### DATASET EXTRACT
-- begin --

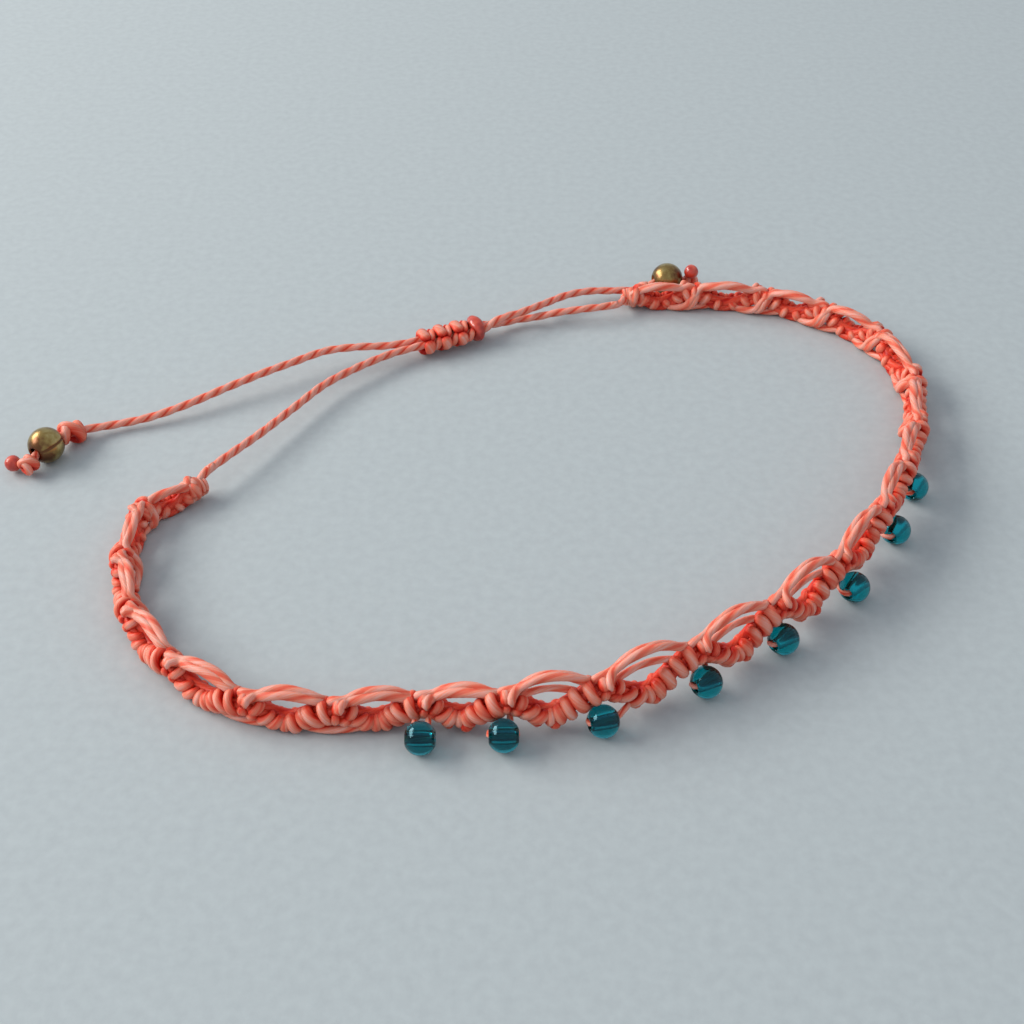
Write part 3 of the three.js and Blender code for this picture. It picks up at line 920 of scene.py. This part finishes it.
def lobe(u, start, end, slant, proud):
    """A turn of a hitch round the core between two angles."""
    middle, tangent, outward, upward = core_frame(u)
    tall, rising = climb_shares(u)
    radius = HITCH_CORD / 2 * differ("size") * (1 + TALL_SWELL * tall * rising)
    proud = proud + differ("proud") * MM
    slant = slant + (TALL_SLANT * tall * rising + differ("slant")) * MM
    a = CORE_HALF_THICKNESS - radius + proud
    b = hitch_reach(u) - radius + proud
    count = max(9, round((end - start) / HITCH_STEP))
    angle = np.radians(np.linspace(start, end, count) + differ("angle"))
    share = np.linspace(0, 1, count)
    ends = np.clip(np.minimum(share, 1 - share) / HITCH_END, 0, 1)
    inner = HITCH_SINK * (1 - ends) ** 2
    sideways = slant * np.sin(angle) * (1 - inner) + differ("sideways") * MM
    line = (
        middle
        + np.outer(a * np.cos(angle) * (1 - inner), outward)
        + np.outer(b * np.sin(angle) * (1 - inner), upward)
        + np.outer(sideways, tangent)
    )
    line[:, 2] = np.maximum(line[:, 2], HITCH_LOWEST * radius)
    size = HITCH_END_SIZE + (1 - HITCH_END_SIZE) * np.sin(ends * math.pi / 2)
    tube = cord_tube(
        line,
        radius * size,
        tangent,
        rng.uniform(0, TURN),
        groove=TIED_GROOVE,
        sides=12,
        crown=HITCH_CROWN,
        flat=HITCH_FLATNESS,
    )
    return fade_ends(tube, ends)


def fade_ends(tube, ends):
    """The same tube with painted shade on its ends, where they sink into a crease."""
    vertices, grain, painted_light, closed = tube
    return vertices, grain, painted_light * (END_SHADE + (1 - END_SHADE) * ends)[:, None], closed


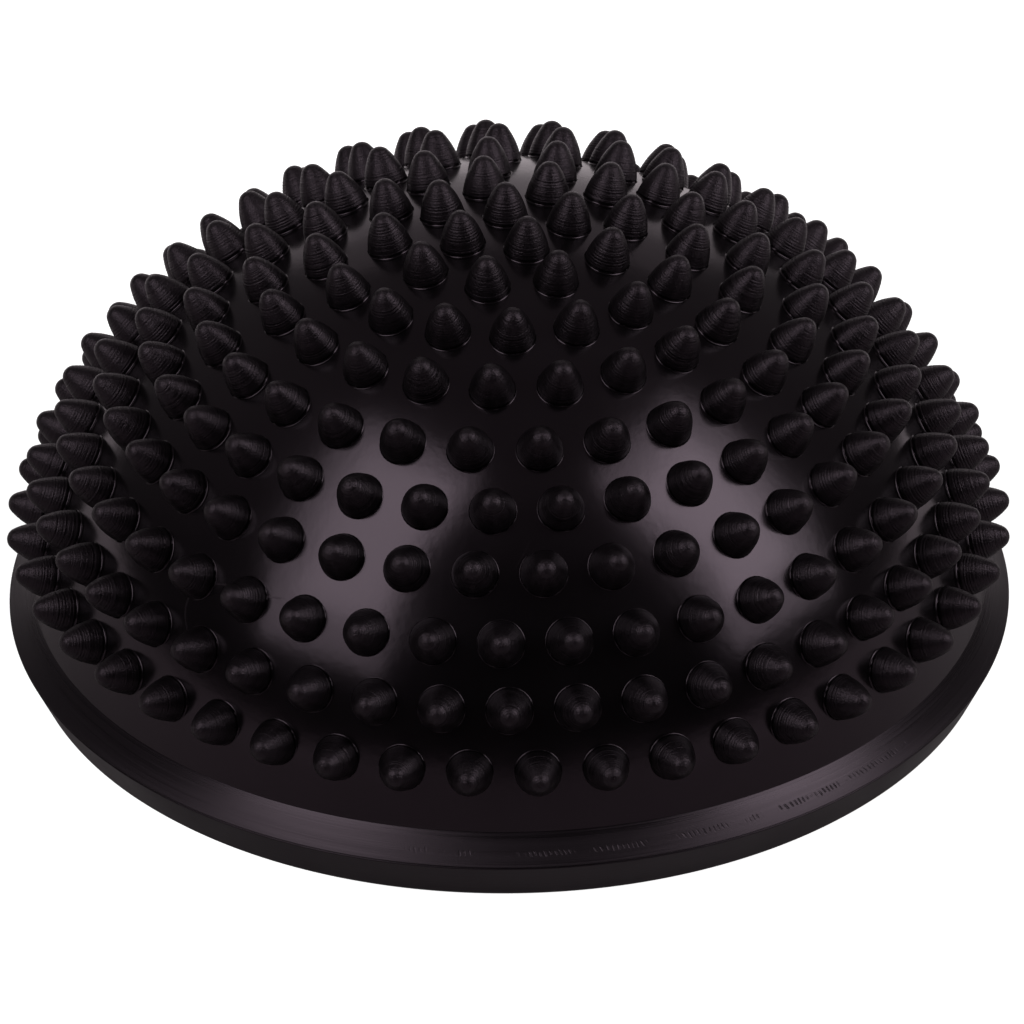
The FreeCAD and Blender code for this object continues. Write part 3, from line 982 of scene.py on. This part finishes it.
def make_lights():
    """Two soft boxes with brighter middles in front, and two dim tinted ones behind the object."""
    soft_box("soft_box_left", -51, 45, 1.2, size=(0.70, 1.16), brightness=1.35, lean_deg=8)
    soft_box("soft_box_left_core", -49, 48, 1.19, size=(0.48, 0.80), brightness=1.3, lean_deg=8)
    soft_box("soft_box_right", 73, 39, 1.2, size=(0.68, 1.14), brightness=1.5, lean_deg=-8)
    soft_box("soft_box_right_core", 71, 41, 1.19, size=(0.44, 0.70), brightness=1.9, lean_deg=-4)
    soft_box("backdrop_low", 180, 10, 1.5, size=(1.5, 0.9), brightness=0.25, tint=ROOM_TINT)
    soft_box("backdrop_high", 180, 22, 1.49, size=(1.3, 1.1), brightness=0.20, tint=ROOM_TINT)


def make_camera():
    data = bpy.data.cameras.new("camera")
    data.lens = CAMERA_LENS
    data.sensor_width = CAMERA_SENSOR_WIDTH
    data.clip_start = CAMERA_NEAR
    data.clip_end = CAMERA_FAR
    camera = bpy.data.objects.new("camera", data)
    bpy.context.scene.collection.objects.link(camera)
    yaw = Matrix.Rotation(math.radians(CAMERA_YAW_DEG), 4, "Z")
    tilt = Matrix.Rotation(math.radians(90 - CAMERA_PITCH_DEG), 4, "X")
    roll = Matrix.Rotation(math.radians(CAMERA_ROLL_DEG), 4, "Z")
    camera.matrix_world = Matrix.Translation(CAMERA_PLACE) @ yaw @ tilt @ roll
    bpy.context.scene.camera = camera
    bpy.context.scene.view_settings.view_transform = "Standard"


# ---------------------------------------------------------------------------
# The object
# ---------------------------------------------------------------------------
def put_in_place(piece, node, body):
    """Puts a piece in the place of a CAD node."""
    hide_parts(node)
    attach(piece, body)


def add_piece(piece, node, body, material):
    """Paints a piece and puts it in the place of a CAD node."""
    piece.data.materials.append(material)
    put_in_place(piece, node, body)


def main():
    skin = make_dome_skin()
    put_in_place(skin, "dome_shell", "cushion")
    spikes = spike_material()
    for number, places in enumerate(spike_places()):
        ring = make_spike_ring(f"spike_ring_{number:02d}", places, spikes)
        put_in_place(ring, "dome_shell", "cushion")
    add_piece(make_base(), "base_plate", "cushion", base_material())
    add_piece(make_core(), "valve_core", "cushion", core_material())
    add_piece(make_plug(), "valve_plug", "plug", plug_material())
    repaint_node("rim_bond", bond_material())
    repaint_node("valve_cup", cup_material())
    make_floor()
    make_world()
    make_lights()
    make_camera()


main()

-- end --
-- begin --

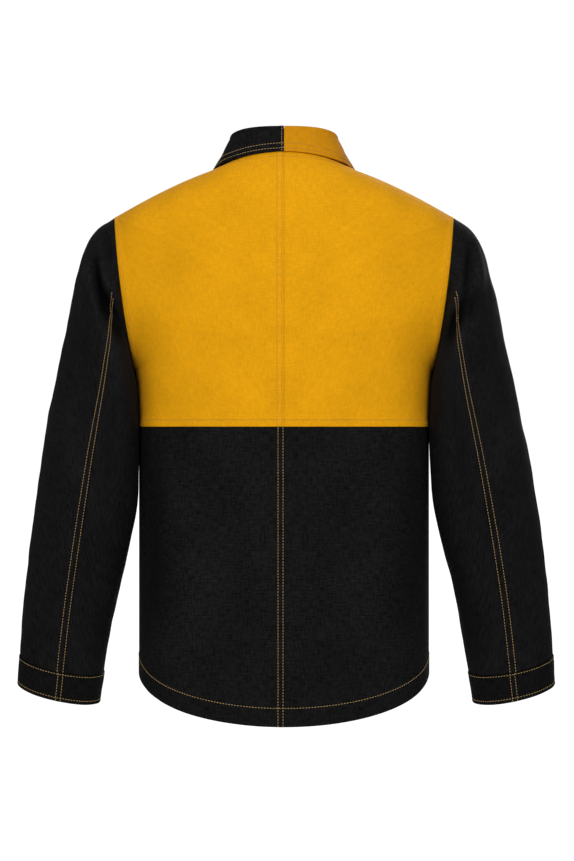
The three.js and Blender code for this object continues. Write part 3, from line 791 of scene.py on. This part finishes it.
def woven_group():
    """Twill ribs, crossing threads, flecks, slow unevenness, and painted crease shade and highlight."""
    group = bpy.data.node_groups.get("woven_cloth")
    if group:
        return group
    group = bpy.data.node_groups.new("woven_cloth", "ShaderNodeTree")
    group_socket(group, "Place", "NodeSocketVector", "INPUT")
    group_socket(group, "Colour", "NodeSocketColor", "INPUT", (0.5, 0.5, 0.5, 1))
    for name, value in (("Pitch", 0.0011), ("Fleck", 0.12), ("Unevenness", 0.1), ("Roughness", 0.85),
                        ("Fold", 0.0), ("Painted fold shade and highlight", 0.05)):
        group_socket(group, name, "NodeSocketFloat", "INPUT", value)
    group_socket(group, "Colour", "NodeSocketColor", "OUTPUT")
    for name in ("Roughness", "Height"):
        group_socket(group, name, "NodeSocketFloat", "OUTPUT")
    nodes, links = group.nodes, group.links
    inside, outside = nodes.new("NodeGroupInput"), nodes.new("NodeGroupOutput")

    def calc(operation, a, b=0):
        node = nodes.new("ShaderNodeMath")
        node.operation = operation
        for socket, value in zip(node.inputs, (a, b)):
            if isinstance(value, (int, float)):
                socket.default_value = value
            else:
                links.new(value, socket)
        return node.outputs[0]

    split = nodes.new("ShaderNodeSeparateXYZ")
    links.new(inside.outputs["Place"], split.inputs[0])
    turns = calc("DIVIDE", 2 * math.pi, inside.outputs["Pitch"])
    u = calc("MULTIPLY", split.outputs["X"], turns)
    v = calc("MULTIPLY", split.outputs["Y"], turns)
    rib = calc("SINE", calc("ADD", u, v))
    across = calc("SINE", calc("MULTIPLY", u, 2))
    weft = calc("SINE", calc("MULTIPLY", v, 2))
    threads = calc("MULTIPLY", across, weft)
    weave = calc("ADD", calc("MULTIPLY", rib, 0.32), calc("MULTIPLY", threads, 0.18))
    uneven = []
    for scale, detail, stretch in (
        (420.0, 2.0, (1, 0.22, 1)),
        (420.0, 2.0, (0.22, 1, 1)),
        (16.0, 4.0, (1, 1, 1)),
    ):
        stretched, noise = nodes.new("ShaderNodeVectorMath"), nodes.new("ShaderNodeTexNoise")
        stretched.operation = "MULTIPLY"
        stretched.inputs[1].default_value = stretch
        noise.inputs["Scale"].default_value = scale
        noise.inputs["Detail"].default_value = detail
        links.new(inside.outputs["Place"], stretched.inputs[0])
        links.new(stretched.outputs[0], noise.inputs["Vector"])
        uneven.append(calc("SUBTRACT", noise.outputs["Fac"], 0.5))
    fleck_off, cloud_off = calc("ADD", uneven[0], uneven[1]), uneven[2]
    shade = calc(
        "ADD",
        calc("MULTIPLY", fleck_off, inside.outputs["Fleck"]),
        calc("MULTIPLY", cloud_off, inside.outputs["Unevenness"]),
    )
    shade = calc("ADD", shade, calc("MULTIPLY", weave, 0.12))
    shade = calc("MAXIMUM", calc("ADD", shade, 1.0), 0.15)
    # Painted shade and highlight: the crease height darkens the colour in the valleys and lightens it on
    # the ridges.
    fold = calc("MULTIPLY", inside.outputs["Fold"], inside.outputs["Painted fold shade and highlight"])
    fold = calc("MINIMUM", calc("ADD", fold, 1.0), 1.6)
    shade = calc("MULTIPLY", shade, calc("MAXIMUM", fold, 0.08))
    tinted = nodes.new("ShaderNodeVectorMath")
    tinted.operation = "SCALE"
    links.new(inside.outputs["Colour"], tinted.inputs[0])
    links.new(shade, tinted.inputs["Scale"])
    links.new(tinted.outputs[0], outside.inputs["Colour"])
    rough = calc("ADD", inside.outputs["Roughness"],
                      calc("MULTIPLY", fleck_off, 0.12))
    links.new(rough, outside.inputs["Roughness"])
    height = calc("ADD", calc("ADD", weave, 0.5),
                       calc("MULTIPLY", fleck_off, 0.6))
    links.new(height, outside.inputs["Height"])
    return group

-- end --
-- begin --

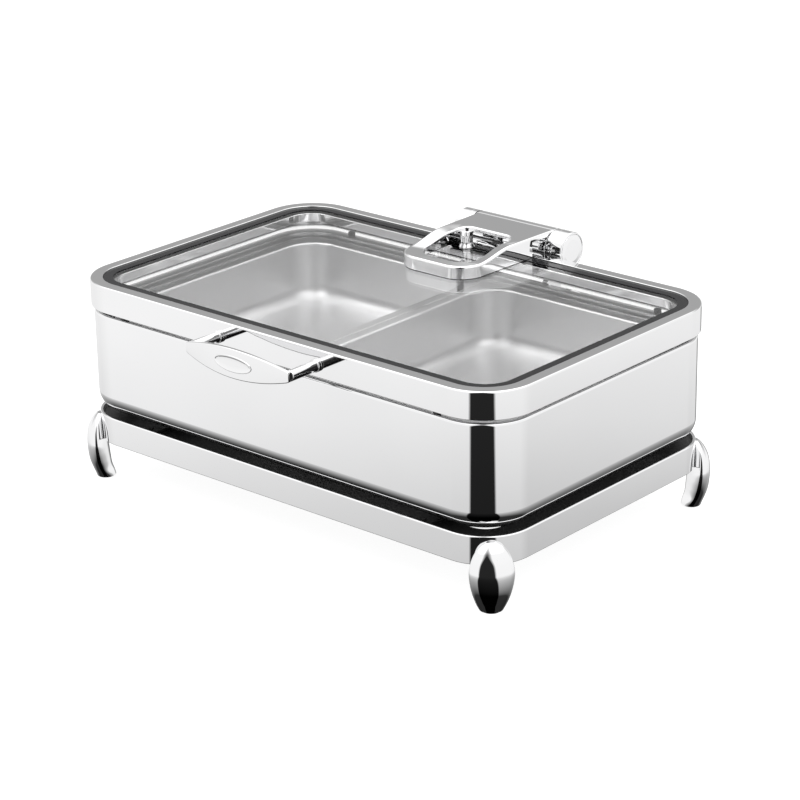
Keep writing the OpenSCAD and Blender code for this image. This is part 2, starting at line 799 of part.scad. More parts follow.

-- end --

### PROBLEM
Which lines contain "This"? Show each of them.

### THE REPLY
Write part 3 of the three.js and Blender code for this picture. It picks up at line 920 of scene.py. This part finishes it.
The FreeCAD and Blender code for this object continues. Write part 3, from line 982 of scene.py on. This part finishes it.
The three.js and Blender code for this object continues. Write part 3, from line 791 of scene.py on. This part finishes it.
Keep writing the OpenSCAD and Blender code for this image. This is part 2, starting at line 799 of part.scad. More parts follow.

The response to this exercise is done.